What is expected – Output, word for word, every line from the start of the listing down to and including the line that contains "seen from above."; include nothing else.

Available data –

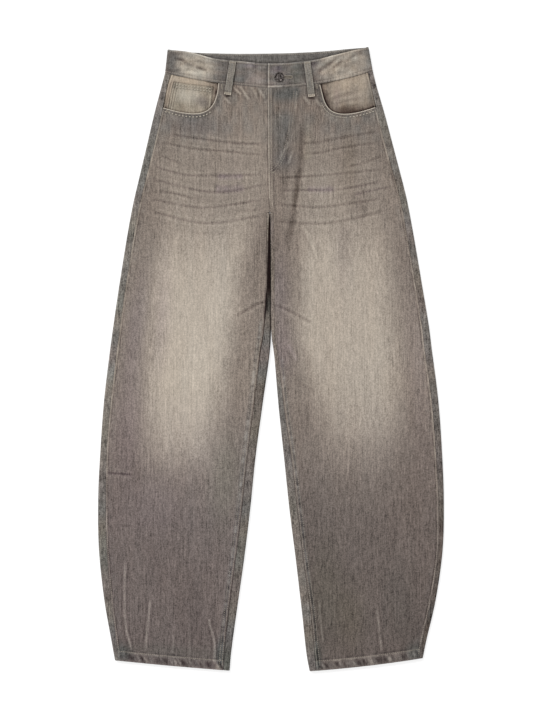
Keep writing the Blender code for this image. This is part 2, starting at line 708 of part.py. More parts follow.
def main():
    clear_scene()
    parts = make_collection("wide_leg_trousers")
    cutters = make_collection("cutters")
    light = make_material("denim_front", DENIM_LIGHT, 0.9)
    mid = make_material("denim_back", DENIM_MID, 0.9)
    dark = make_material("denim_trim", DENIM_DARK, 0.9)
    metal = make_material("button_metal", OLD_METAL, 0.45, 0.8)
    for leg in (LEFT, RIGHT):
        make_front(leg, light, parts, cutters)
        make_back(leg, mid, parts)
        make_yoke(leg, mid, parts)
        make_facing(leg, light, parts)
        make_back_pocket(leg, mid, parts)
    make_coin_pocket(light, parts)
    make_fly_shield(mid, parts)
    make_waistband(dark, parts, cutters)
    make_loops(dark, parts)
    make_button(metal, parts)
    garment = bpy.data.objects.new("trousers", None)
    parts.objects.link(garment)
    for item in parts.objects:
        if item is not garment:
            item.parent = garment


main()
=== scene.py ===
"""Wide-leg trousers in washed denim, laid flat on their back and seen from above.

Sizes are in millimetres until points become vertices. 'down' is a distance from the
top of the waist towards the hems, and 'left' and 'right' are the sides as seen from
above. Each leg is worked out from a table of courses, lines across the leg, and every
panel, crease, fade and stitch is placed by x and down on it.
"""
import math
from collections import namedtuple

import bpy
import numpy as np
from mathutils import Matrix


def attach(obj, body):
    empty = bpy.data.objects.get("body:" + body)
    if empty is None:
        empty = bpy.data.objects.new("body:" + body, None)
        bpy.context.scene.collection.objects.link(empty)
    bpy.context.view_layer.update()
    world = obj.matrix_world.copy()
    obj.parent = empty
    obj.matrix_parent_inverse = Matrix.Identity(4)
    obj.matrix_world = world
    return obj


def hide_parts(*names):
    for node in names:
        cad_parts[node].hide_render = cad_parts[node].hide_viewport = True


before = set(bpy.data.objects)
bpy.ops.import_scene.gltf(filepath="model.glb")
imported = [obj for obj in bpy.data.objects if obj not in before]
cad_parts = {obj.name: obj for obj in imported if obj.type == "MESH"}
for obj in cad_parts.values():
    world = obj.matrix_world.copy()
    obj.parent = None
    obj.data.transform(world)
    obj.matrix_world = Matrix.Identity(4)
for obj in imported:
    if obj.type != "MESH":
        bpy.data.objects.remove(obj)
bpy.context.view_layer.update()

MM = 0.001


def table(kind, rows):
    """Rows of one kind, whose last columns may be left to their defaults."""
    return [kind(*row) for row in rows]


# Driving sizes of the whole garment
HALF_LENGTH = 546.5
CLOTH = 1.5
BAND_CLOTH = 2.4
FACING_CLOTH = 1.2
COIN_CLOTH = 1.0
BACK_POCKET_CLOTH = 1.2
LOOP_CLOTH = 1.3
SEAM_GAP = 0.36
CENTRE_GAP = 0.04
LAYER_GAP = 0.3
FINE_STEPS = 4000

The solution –
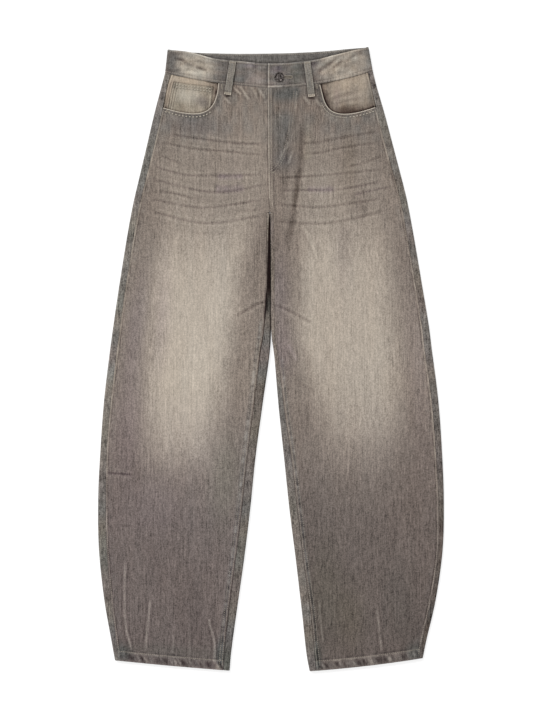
Keep writing the Blender code for this image. This is part 2, starting at line 708 of part.py. More parts follow.
def main():
    clear_scene()
    parts = make_collection("wide_leg_trousers")
    cutters = make_collection("cutters")
    light = make_material("denim_front", DENIM_LIGHT, 0.9)
    mid = make_material("denim_back", DENIM_MID, 0.9)
    dark = make_material("denim_trim", DENIM_DARK, 0.9)
    metal = make_material("button_metal", OLD_METAL, 0.45, 0.8)
    for leg in (LEFT, RIGHT):
        make_front(leg, light, parts, cutters)
        make_back(leg, mid, parts)
        make_yoke(leg, mid, parts)
        make_facing(leg, light, parts)
        make_back_pocket(leg, mid, parts)
    make_coin_pocket(light, parts)
    make_fly_shield(mid, parts)
    make_waistband(dark, parts, cutters)
    make_loops(dark, parts)
    make_button(metal, parts)
    garment = bpy.data.objects.new("trousers", None)
    parts.objects.link(garment)
    for item in parts.objects:
        if item is not garment:
            item.parent = garment


main()
=== scene.py ===
"""Wide-leg trousers in washed denim, laid flat on their back and seen from above.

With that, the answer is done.